- TASK DETAILS -
Give the total number of lines with the word "that" in them, and no other words.

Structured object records
[start]

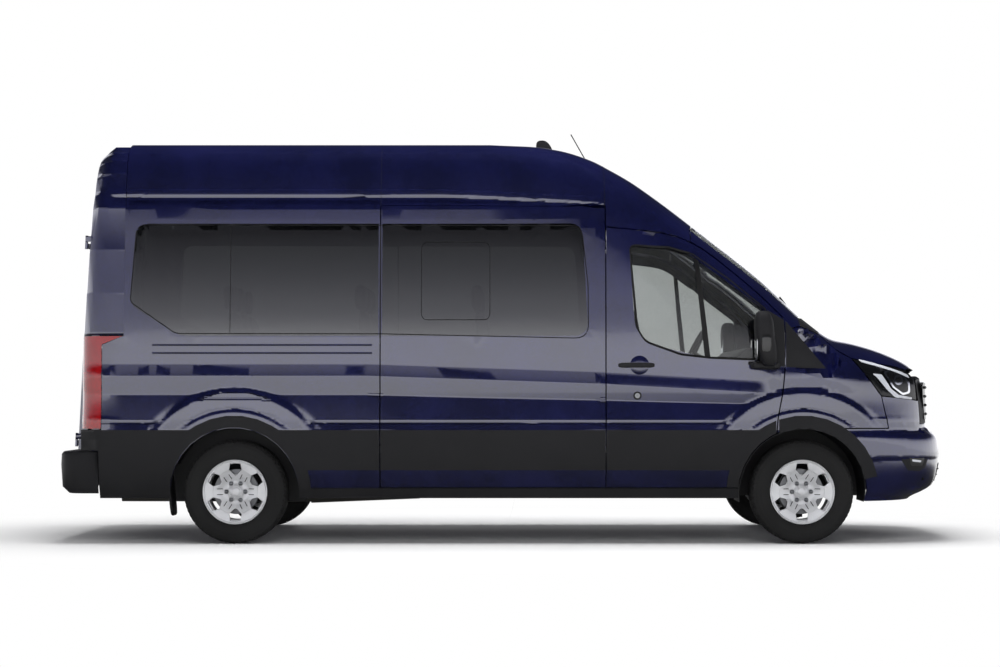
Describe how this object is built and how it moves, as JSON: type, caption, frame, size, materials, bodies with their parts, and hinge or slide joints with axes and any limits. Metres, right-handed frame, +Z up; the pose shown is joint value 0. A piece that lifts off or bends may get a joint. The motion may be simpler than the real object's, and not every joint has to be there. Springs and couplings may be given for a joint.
{
  "type": "passenger minibus",
  "caption": "High-roof passenger minibus with hinged cab doors, rear doors and bonnet, a sliding side door, steering front wheels and rows of seats.",
  "frame": {"origin": "on the ground under the middle of the vehicle's bounding box", "axes": "+X towards the front, +Y towards the vehicle's left, +Z up"},
  "size_m": [5.9786, 2.47, 2.8317],
  "materials": {
    "paint": "gloss metallic",
    "black_plastic": "fine grain",
    "dark_glass": "dark tint",
    "clear_glass": "light tint",
    "lamp_lens": "clear lens",
    "red_lens": "red lens",
    "rubber": "tread",
    "alloy": "silver lacquer",
    "iron": "satin black coat",
    "cloth": "woven"
  },
  "bodies": {
    "front_door_right": {"front_door_right": "paint", "front_door_glass_right": "clear_glass", "front_door_moulding_right": "black_plastic", "mirror_right": "black_plastic"},
    "front_door_left": {"front_door_left": "paint", "front_door_glass_left": "clear_glass", "front_door_moulding_left": "black_plastic", "mirror_left": "black_plastic"},
    "vehicle": {"sliding_door": "paint", "sliding_door_glass": "dark_glass", "sliding_door_moulding": "black_plastic", "side_wall_right": "paint", "side_glass_right": "dark_glass", "side_wall_left": "paint", "side_glass_left": "dark_glass", "lower_trim_right": "black_plastic", "lower_trim_left": "black_plastic", "roof": "paint", "windscreen": "clear_glass", "a_pillar_right": "paint", "a_pillar_left": "paint", "cowl": "black_plastic", "wing_right": "paint", "wing_left": "paint", "headlamp_right": "lamp_lens", "headlamp_left": "lamp_lens", "grille": "black_plastic", "front_bumper": "paint", "rear_frame": "paint", "tail_lamp_right": "red_lens", "tail_lamp_left": "red_lens", "rear_bumper": "black_plastic", "underbody": "iron", "front_arch_right": "black_plastic", "front_arch_left": "black_plastic", "front_subframe": "iron", "rear_axle": "iron", "engine": "iron", "exhaust": "iron", "driver_seat": "cloth", "passenger_bench": "cloth", "passenger_seats": "cloth", "dashboard": "black_plastic", "antenna": "black_plastic"},
    "bonnet": {"bonnet": "paint"},
    "rear_door_right": {"rear_door_right": "paint", "rear_door_glass_right": "dark_glass"},
    "rear_door_left": {"rear_door_left": "paint", "rear_door_glass_left": "dark_glass"},
    "knuckle_right": {"knuckle_right": "iron"},
    "knuckle_left": {"knuckle_left": "iron"},
    "wheel_front_right": {"rim_front_right": "alloy", "tyre_front_right": "rubber"},
    "wheel_front_left": {"rim_front_left": "alloy", "tyre_front_left": "rubber"},
    "wheel_rear_right": {"rim_rear_right": "alloy", "tyre_rear_right": "rubber"},
    "wheel_rear_left": {"rim_rear_left": "alloy", "tyre_rear_left": "rubber"}
  },
  "joints": [
    {"name": "front_door_right_hinge", "type": "hinge", "parent": "vehicle", "child": "front_door_right", "pos_m": [1.84, -1.01585, 0.753], "axis": [0, 0, 1], "range_deg": [0, 65]},
    {"name": "front_door_left_hinge", "type": "hinge", "parent": "vehicle", "child": "front_door_left", "pos_m": [1.84, 1.01585, 0.753], "axis": [0, 0, -1], "range_deg": [0, 65]},
    {"name": "bonnet_hinge", "type": "hinge", "parent": "vehicle", "child": "bonnet", "pos_m": [2.035, 0, 1.41518], "axis": [0, -1, 0], "range_deg": [0, 50]},
    {"name": "rear_door_right_hinge", "type": "hinge", "parent": "vehicle", "child": "rear_door_right", "pos_m": [-2.817, -0.862, 1.375], "axis": [0.0499, 0, 0.9988], "range_deg": [0, 180]},
    {"name": "rear_door_left_hinge", "type": "hinge", "parent": "vehicle", "child": "rear_door_left", "pos_m": [-2.817, 0.862, 1.375], "axis": [-0.0499, 0, -0.9988], "range_deg": [0, 180]},
    {"name": "steer_right", "type": "hinge", "parent": "vehicle", "child": "knuckle_right", "pos_m": [1.967, -0.8, 0.343], "axis": [0, 0, 1], "range_deg": [-35, 35]},
    {"name": "steer_left", "type": "hinge", "parent": "vehicle", "child": "knuckle_left", "pos_m": [1.967, 0.8, 0.343], "axis": [0, 0, 1], "range_deg": [-35, 35]},
    {"name": "wheel_front_right_spin", "type": "hinge", "parent": "knuckle_right", "child": "wheel_front_right", "pos_m": [1.967, -0.87, 0.343], "axis": [0, 1, 0], "continuous": true},
    {"name": "wheel_front_left_spin", "type": "hinge", "parent": "knuckle_left", "child": "wheel_front_left", "pos_m": [1.967, 0.87, 0.343], "axis": [0, 1, 0], "continuous": true},
    {"name": "wheel_rear_right_spin", "type": "hinge", "parent": "vehicle", "child": "wheel_rear_right", "pos_m": [-1.783, -0.87, 0.343], "axis": [0, 1, 0], "continuous": true},
    {"name": "wheel_rear_left_spin", "type": "hinge", "parent": "vehicle", "child": "wheel_rear_left", "pos_m": [-1.783, 0.87, 0.343], "axis": [0, 1, 0], "continuous": true}
  ],
  "couplings": [
    {"joint": "steer_left", "follows": "steer_right", "ratio": 1}
  ]
}
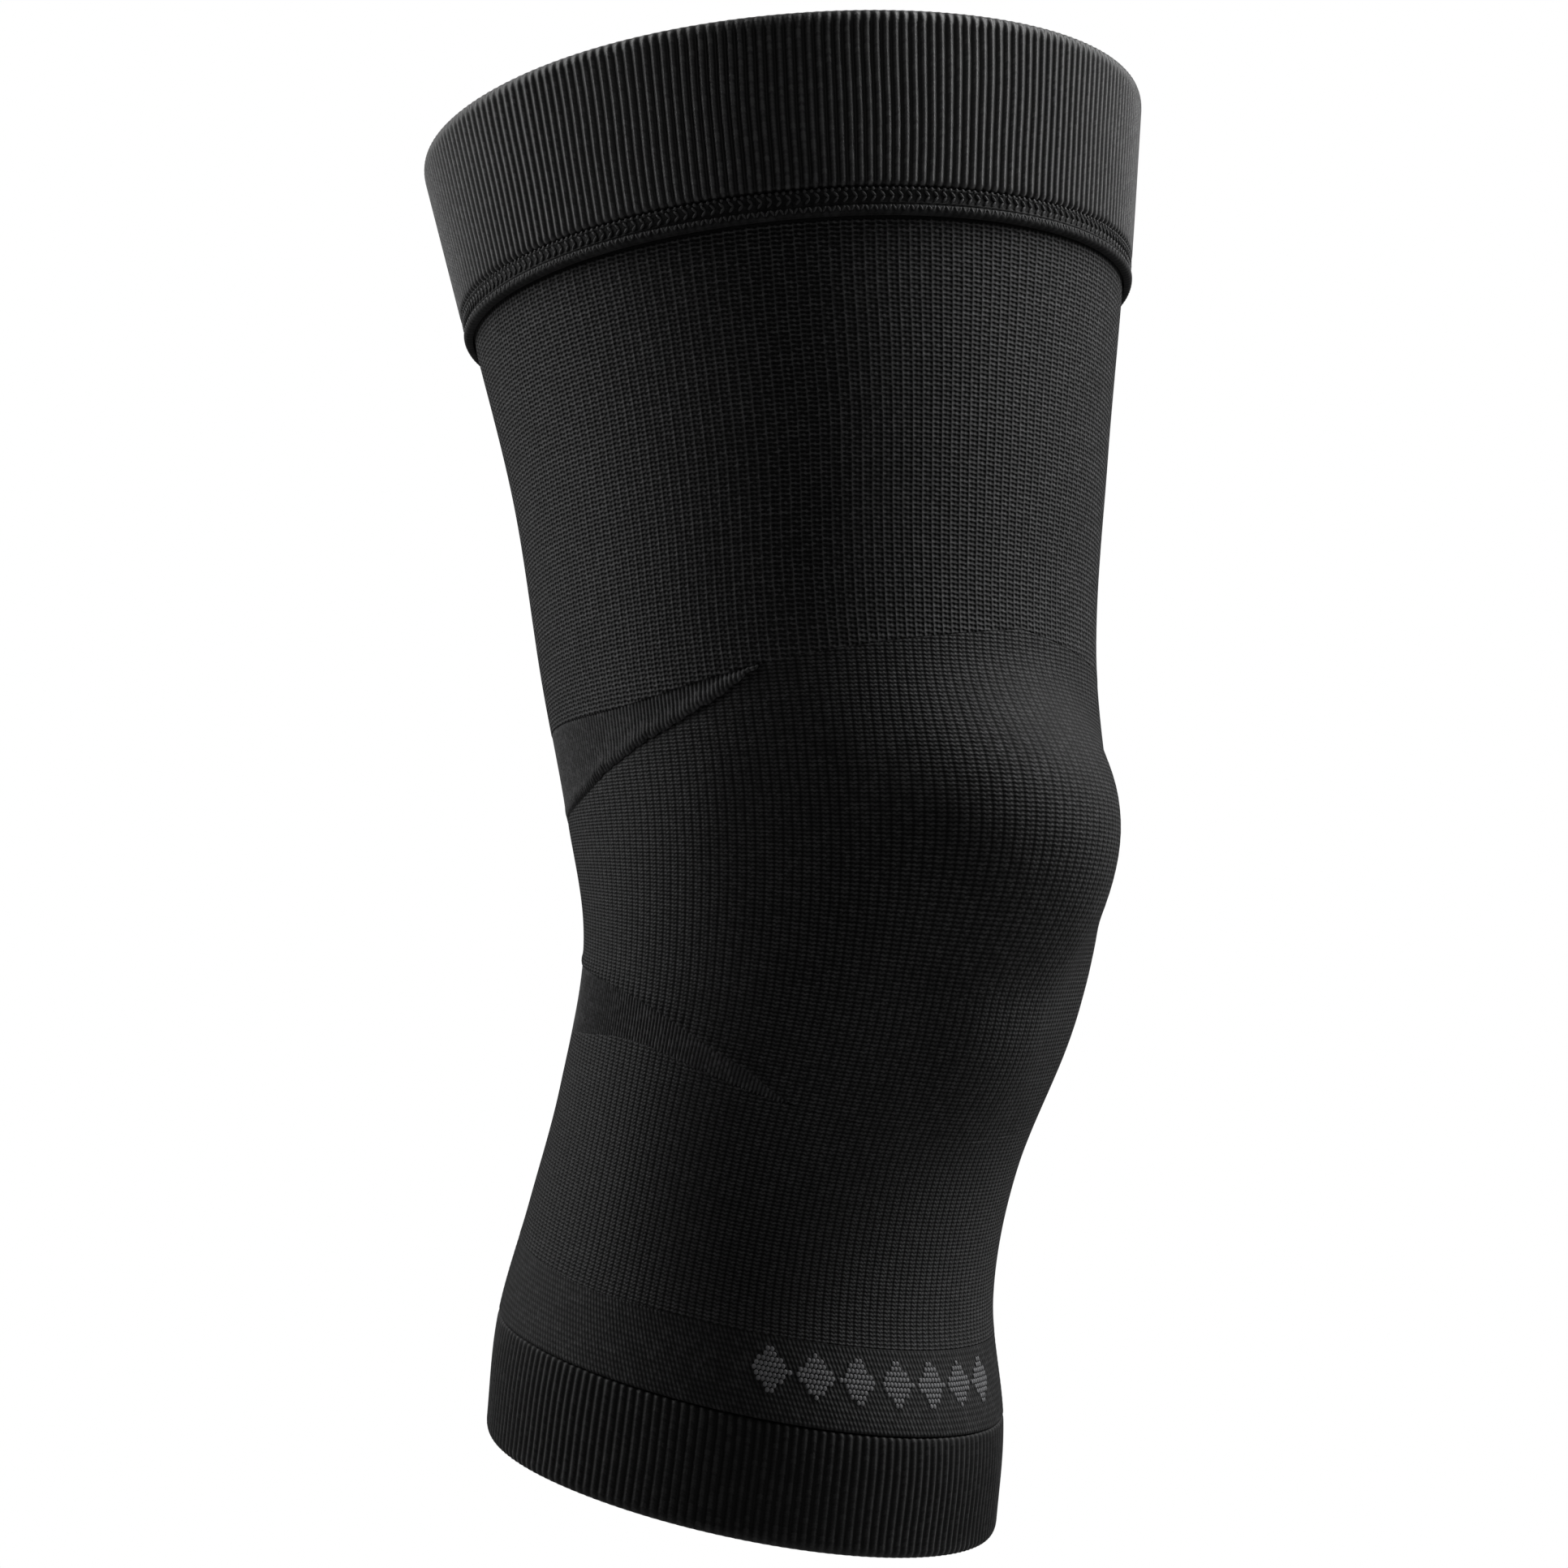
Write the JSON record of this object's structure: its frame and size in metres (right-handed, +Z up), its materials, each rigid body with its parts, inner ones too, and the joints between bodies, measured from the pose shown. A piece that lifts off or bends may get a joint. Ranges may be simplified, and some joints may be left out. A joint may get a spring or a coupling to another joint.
{
  "type": "knee sleeve",
  "caption": "Knitted knee sleeve in its worn form on a slightly bent knee, with a folded ribbed thigh cuff, a shaped knee panel and a ribbed calf cuff.",
  "frame": {"origin": "centre of the knee, in the hollow, at the height of the kneecap's middle, where the leg fills the sleeve", "axes": "+Z up the leg towards the thigh cuff, -Y forward through the kneecap, +X to the right seen from the front"},
  "size_m": [0.1444, 0.1532, 0.2947],
  "materials": {
    "body_knit": "fine black compression knit",
    "cuff_rib": "black rib knit, folded double",
    "seam_stitch": "black overlocked stitching",
    "calf_rib": "black fine rib knit, folded double"
  },
  "bodies": {
    "root": {"sleeve_body": "body_knit", "thigh_cuff": "cuff_rib", "seam_strip": "seam_stitch", "calf_cuff": "calf_rib"}
  },
  "joints": []
}
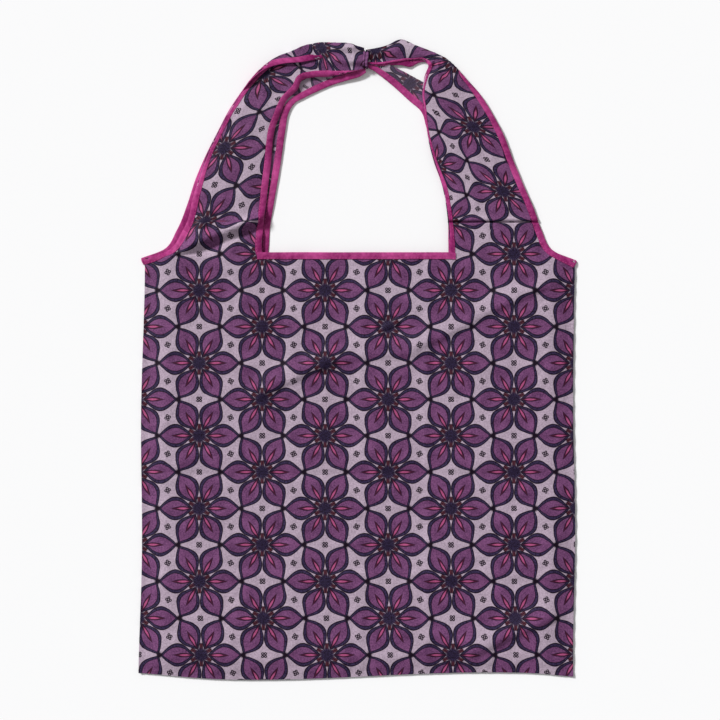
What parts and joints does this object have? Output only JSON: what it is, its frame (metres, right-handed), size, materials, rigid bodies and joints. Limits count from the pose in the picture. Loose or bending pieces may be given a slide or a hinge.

[end]

- RESPONSE TO THIS EXERCISE -
2